I told him I didn’t know, maybe about twice as high, and at that moment Armann grabbed the opportunity that I was afraid he had been waiting for. He had caught me in a trap that I wouldn’t be able to get out of for the rest of the trip.
“Yes, but that is just it,” he said and stuffed the Opal box back in his breast pocket, this time so it would be easier to pull out again. “Shouldn’t one say ‘twice as low’? That’s the thing with frost and heat; as soon as the frost increases the heat goes down, isn’t that so?”

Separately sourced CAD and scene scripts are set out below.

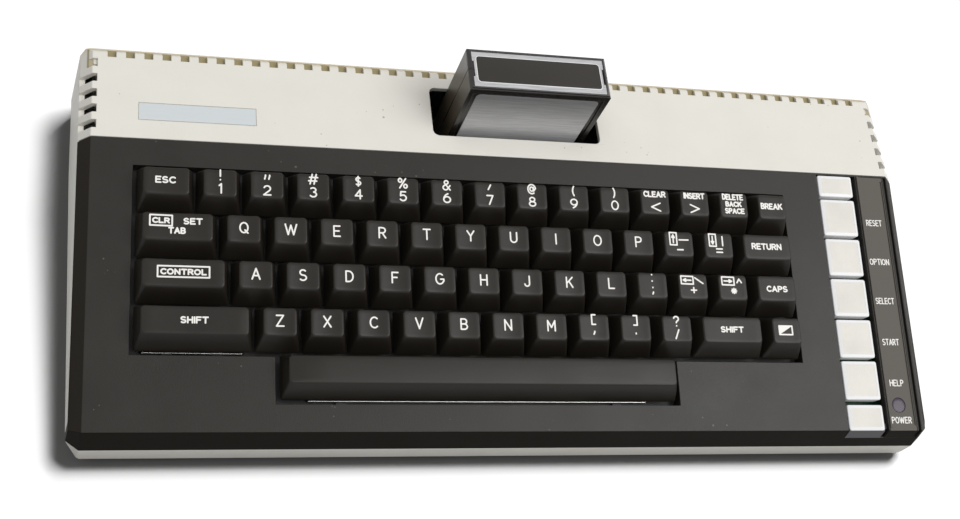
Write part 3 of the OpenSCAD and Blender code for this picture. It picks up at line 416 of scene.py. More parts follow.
def build_finishes(scene):
    """Every effect and material that the pieces use."""
    for old in list(bpy.data.materials):
        bpy.data.materials.remove(old)
    keys, case = scene.computer_keys, scene.computer_case
    console, cartridge = scene.computer_console, scene.computer_cartridge
    EFFECTS.update(
        grain=grain_effect(), ageing=ageing_effect(), specks=speck_effect(),
        brushed=brushed_effect(), ledges=ledge_effect())
    rear = (case.aged, 0.0795, 0.0840, 0.8)
    made = [
        plastic("case_cream", case.cream, rough=0.46, depth=0.000022, mottle=0.022, specks=0.55,
                speck_colour=(0.16, 0.13, 0.10), ageing=rear, dust=(0.27, 0.225, 0.115)),
        plastic("base_cream", case.cream, mottle=0.03, specks=0.6, ageing=rear),
        plastic("bezel_brown", case.brown, rough=0.34, grain=2100.0, depth=0.00004, mottle=0.07,
                specks=0.35, speck_colour=(0.22, 0.20, 0.17), specular=0.22),
        # Copies of the brown for the flanks and the front wall, darker and less glossy: painted
        # shade.
        plastic("bezel_flank_painted_shade", (0.0205, 0.0176, 0.0134), grain=2100.0, specular=0.06),
        plastic("bezel_front_painted_shade", (0.0105, 0.0088, 0.0066), grain=2100.0, specular=0.02),
        plastic("key_brown", keys.colour, rough=0.36, grain=2900.0, depth=0.00002, mottle=0.12,
                specular=0.24),
        # A dark grey copy of the filler's silver for its front tab: painted shade.
        plastic("tab_painted_shade", (0.10, 0.10, 0.105), depth=0.00001, specular=0.1),
        plastic("sign_white", keys.sign_colour, rough=0.45, grain=3000.0, depth=0.00001,
                mottle=0.03),
        plastic("label_dark", (0.096, 0.088, 0.076), grain=2300.0, specular=0.2),
        metal("button_silver", console.silver, rgba(console.silver, 0.96), rough=0.34,
              fineness=0.8, depth=0.000002, metallic=0.0),
        plastic("button_face", (0.68, 0.655, 0.605), grain=1100.0, depth=0.00006, mottle=0.09),
        metal("badge_silver", (0.60, 0.64, 0.648), (0.58, 0.62, 0.628), rough=0.5, metallic=0.0),
        plastic("frame_black", (0.014, 0.013, 0.013)),
        plastic("dome_rubber", (0.30, 0.29, 0.26), rough=0.65, grain=1500.0),
        metal("spring_wire", (0.62, 0.62, 0.60), (0.5, 0.5, 0.48), rough=0.25),
        plastic("slot_black", (0.010, 0.0095, 0.009), rough=0.28),
        plastic("cartridge_black", cartridge.black, rough=0.24, grain=2400.0, depth=0.000025,
                mottle=0.15, specks=0.3, speck_colour=(0.12, 0.10, 0.08)),
        metal("label_foil", cartridge.foil, (0.31, 0.31, 0.32), rough=0.36, fineness=1.1,
              metallic=0.2),
        metal("label_line", (0.82, 0.82, 0.82), (0.78, 0.78, 0.78), rough=0.3, metallic=0.0),
        # A lighter copy of the label foil for the front face, as painted light, which darkens
        # towards the top as painted shade.
        metal("face_foil_painted_light", (0.84, 0.84, 0.85), (0.58, 0.58, 0.59), rough=0.38, fineness=1.1,
              metallic=0.12, painted_shade_band=(0.054, 0.076, (0.42, 0.42, 0.42))),
        plastic("cartridge_brown", (0.058, 0.047, 0.032), rough=0.34, grain=2400.0, mottle=0.15),
        plastic("chip_black", (0.018, 0.018, 0.018), rough=0.55, grain=1800.0),
        metal("tin_plate", (0.60, 0.61, 0.60), (0.5, 0.51, 0.5), rough=0.32, fineness=0.5),
        plastic("socket_black", (0.016, 0.016, 0.017), rough=0.42),
        plastic("rocker_black", (0.012, 0.012, 0.012), rough=0.22, depth=0.00001),
        plastic("foot_rubber", (0.026, 0.026, 0.026), rough=0.75, grain=1700.0, depth=0.00005),
        metal("screw_steel", (0.40, 0.40, 0.38), (0.28, 0.28, 0.26), rough=0.34, fineness=0.6),
        metal("contact_gold", (0.80, 0.58, 0.24), (0.66, 0.46, 0.18), rough=0.26),
        plastic("panel_dark", (0.021, 0.018, 0.014), rough=0.40, depth=0.00001, specular=0.3),
        board_material(),
        lens_material(),
        ribbon_material(),
    ]
    FINISHES.update({material.name: material for material in made})


# ======== mesh helpers ========

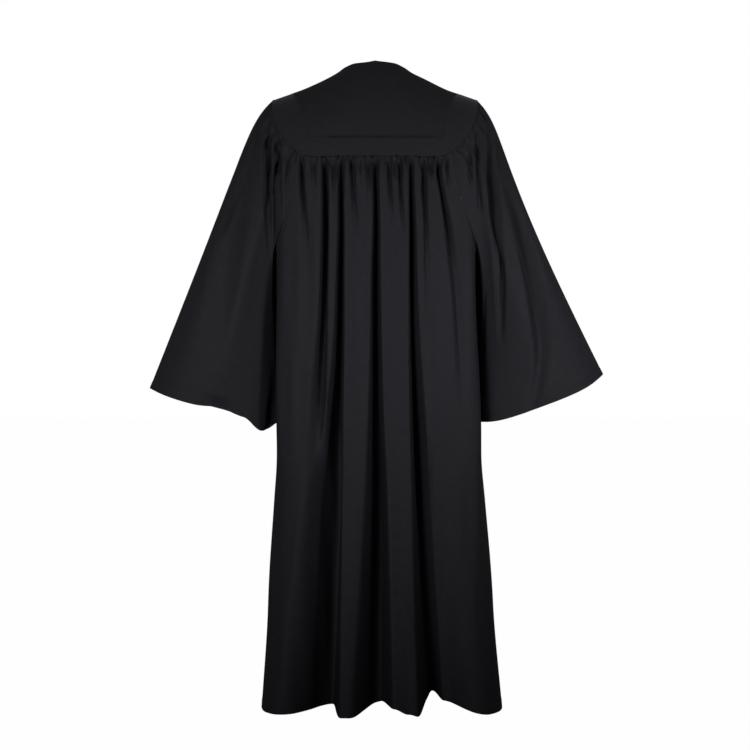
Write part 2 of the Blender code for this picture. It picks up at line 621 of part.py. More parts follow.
def body_side(y, drop, sign):
    """How far from the middle the body's side is at y on a level section."""
    front = y > 0
    reach = np.where(front, section("front", drop), section("back", drop))
    square = section("square", drop)
    half = section("half_width", drop)
    share = (1 - np.clip(np.abs(y) / reach, 0, 1) ** square) ** (1 / square)
    tucked = section("tuck", drop) * side_share(np.arcsin(share))
    return share * (half - tucked) + sign * section("sway", drop)


def build_sleeve(name, sign, cuff, folds, material):
    ring, outward, c = armhole_ring(sign)
    along = unit(np.roll(ring, -1, 0) - np.roll(ring, 1, 0))
    away = unit(np.cross(outward, along)) * sign
    under = ease(trough((c - 0.5) / UNDERARM_LAPPED) * 1.4)[:, None]
    lapped = ease((under - 0.6) / 0.4)
    head = ring + outward * UNDERARM_STEP * under
    head = head + away * (SEAM_GAP * (1 - lapped) - UNDERARM_LAP * lapped)
    t = SLEEVE_ROWS[:, None, None]
    edge = cuff_ring(cuff, c, sign)
    spread = unit(smoothed_round(away * (1 - under) + outward * (0.35 + 0.65 * under), c, 0.07))
    puff = SLEEVE_PUFF * (1 - t) * (1 - np.exp(-t / PUFF_LENGTH))
    puff = puff * (1 - 0.85 * trough((c - 0.5) / UNDERARM_FLAT)[:, None])
    quick = 1 + 2.5 * trough((c - 0.5) / UNDERARM_TURN)[:, None]
    course = np.concatenate([np.repeat(1 - (1 - t) ** quick, 2, 2), t + 0 * quick], 2)
    base = head + (edge - head) * course + spread * puff
    bow = cuff.bow * (1 + np.cos(2 * np.pi * c)) / 2 * np.sin(np.pi * SLEEVE_ROWS[:, None] ** 0.8)
    base[..., 0] -= sign * bow
    sunk = sleeve_sink(c[None, :], SLEEVE_ROWS[:, None], folds)
    grid = base - normals(base, closed=True) * -sign * sunk[..., None]
    drop = YOKE_SEAM - grid[..., 2]
    near = CLOTH + (UNDERARM_STEP - CLOTH) * under[:, 0]
    space = near + (SLEEVE_CLEAR - near) * ease(t[..., 0] / 0.08)
    short = body_side(grid[..., 1], drop, sign) + space - sign * grid[..., 0]
    pushed = np.maximum(short, 0) * ease((drop - 0.01) / 0.05)
    pushed[0] = 0
    grid[..., 0] += sign * pushed
    final = normals(grid, closed=True) * -sign
    final[0] = unit(outward + (final[0] - outward) * under)
    wall(name, grid, mitred(grid, final, closed=True), material, closed=True)


def build_yoke(material):
    outer, inner, neck = yoke_paths()
    v = np.linspace(0, 1 - 0.5 * SEAM_GAP / 0.12, YOKE_ROWS + 1)[:, None, None]
    path = mirrored(neck) + (mirrored(inner) - mirrored(neck)) * v
    points = shoulder(path[..., 0], path[..., 1])
    wall("yoke_panel", points, shoulder_facing(path[..., 0], path[..., 1]), material)
    v = np.linspace(0.5 * SEAM_GAP / BAND_WIDTH, 1, BAND_ROWS + 1)[:, None, None]
    middle = np.clip(1 - np.linspace(0, 1, BAND_COLUMNS + 1) * 5, 0, 1)
    for name, sign in (("band_left", -1), ("band_right", 1)):
        path = inner + (outer - inner) * v
        path[..., 0] += (CENTRE_BACK * sign + SEAM_GAP / 2) * middle
        points = shoulder(path[..., 0], path[..., 1]) * [sign, 1, 1]
        facing = shoulder_facing(path[..., 0], path[..., 1]) * [sign, 1, 1]
        wall(name, points, facing, material)


def cloth_material(name, colour, roughness):
    material = bpy.data.materials.new(name)
    material.use_nodes = True
    shader = material.node_tree.nodes["Principled BSDF"]
    shader.inputs["Base Color"].default_value = (*colour, 1)
    shader.inputs["Roughness"].default_value = roughness
    shader.inputs["Metallic"].default_value = 0
    return material


def main():
    for thing in list(bpy.data.objects):
        bpy.data.objects.remove(thing)
    gown = cloth_material("black_polyester", (0.012, 0.011, 0.014), 0.6)
    build_yoke(gown)
    build_back(gown)
    build_front("front_left", -1, gown)
    build_front("front_right", 1, gown)
    build_sleeve("sleeve_left", -1, LEFT_CUFF, LEFT_FOLDS, gown)
    build_sleeve("sleeve_right", 1, RIGHT_CUFF, RIGHT_FOLDS, gown)


main()
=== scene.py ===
# %% [markdown]
# # A black clergy robe, filled out as if it were worn
#
# The robe shows its back: a smooth yoke panel in a plain curved band, a full back gathered onto
# the band, and wide sleeves gathered into the armholes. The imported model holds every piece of
# cloth as a plain wall. Here each wall gets a finer one on the same form, with the small gathers,
# creases, seams and hems that a sewn robe has. Units are metres, +Z is up, and the wearer would
# face +Y, so the back is at -Y and the wearer's left is at -X.

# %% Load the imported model
from collections import namedtuple

import bpy
import numpy as np
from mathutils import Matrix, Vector
from mathutils.bvhtree import BVHTree


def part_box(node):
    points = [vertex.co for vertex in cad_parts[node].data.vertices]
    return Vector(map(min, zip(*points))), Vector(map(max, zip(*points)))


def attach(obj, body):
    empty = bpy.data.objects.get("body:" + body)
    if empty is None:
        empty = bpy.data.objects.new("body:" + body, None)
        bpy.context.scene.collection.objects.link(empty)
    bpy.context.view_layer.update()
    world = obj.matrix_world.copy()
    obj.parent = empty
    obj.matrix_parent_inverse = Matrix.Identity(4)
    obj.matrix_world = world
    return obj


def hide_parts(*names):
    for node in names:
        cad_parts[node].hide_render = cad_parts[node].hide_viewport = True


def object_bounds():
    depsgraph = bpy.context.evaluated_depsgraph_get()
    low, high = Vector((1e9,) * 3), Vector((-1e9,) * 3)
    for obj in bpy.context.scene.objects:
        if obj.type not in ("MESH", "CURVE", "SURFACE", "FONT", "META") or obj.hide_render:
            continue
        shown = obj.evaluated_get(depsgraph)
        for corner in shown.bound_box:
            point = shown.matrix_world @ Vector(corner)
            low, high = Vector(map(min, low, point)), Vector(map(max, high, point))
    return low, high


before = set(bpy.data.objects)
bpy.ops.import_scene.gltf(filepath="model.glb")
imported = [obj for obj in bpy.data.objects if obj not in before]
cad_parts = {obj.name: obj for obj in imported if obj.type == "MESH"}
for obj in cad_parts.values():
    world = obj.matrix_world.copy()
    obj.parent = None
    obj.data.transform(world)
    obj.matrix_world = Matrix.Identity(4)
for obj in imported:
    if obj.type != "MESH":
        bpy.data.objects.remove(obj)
cad_low, cad_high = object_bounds()
print("robe", [round(1000 * size) for size in cad_high - cad_low], "mm")

# %% [markdown]
# ## The camera comes first
#
# A picture of a garment is usually taken from a few metres away with a long lens, squarely and at
# half height, so that nothing is foreshortened. The lens follows from two sizes: how far away the
# camera stands and how much of the robe's plane is in the picture.

# %% Camera
CAMERA_AWAY = 3.5          # in front of the middle of the robe
CAMERA_HEIGHT = -0.63      # below the neck, about half way down
VIEW_WIDTH = 1.56          # width of the picture at the robe's middle
SENSOR = 36.0              # millimetres

camera_lens = bpy.data.cameras.new("camera")
camera_lens.sensor_width = SENSOR
camera_lens.lens = SENSOR * CAMERA_AWAY / VIEW_WIDTH
camera = bpy.data.objects.new("camera", camera_lens)
camera.location = (0, -CAMERA_AWAY, CAMERA_HEIGHT)
camera.rotation_euler = (np.pi / 2, 0, 0)
bpy.context.scene.collection.objects.link(camera)
bpy.context.scene.camera = camera
print("lens", round(camera_lens.lens, 1), "mm")

# %% [markdown]
# ## Soft curves
#
# Cloth has no corners, so every size that changes along the robe is read from a smooth curve
# through a few values. Three small shapes do the rest: a step with soft ends, a trough, and a
# ripple made of a few sine waves, which is uneven without being random from run to run.

# %% Curve helpers
MM = 0.001
QUARTER = np.pi / 2
BACK, FRONT = -1, 1
LEFT, RIGHT = -1, 1
SIDES = ((LEFT, "left"), (RIGHT, "right"))


def smooth_curve(knots, values, at):
    """A cubic through the knots whose slope at each is the harmonic mean of its neighbours'."""
    knots, values, at = (np.asarray(a, float) for a in (knots, values, at))
    step = np.diff(knots)
    rise = np.diff(values) / step
    slope = np.zeros_like(values)
    same_way = rise[:-1] * rise[1:] > 0
    before, after = rise[:-1][same_way], rise[1:][same_way]
    slope[1:-1][same_way] = 2 * before * after / (before + after)
    slope[0], slope[-1] = rise[0], rise[-1]
    i = np.clip(np.searchsorted(knots, at) - 1, 0, len(step) - 1)
    t = np.clip((at - knots[i]) / step[i], 0, 1)
    start = (1 + 2 * t) * (1 - t) ** 2 * values[i] + t * (1 - t) ** 2 * step[i] * slope[i]
    end = t * t * (3 - 2 * t) * values[i + 1] + t * t * (t - 1) * step[i] * slope[i + 1]
    return start + end


def column(rows, name):
    """One named column of a table."""
    return [getattr(row, name) for row in rows]


Rows = namedtuple("Rows", "start end count")


def spaced(stretches):
    """Where a grid's rows lie: each stretch is divided evenly, and only the last keeps its end."""
    last = stretches[-1]
    return np.concatenate([np.linspace(*rows, endpoint=rows is last) for rows in stretches])


def ease(t):
    """0 to 1 along 3t^2 - 2t^3, flat at both ends."""
    t = np.clip(t, 0, 1)
    return t * t * (3 - 2 * t)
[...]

I felt like telling him to discuss it with the captain but refrained. It wasn’t such a terrific sacrifice spending three hours of one’s lifetime on something in which one hadn’t the slightest interest. I reminded myself that what doesn’t kill a man should harden him, and with that in mind I launched into the discussion on frost and temperature, but said I hadn’t given it much thought, at least not specifically.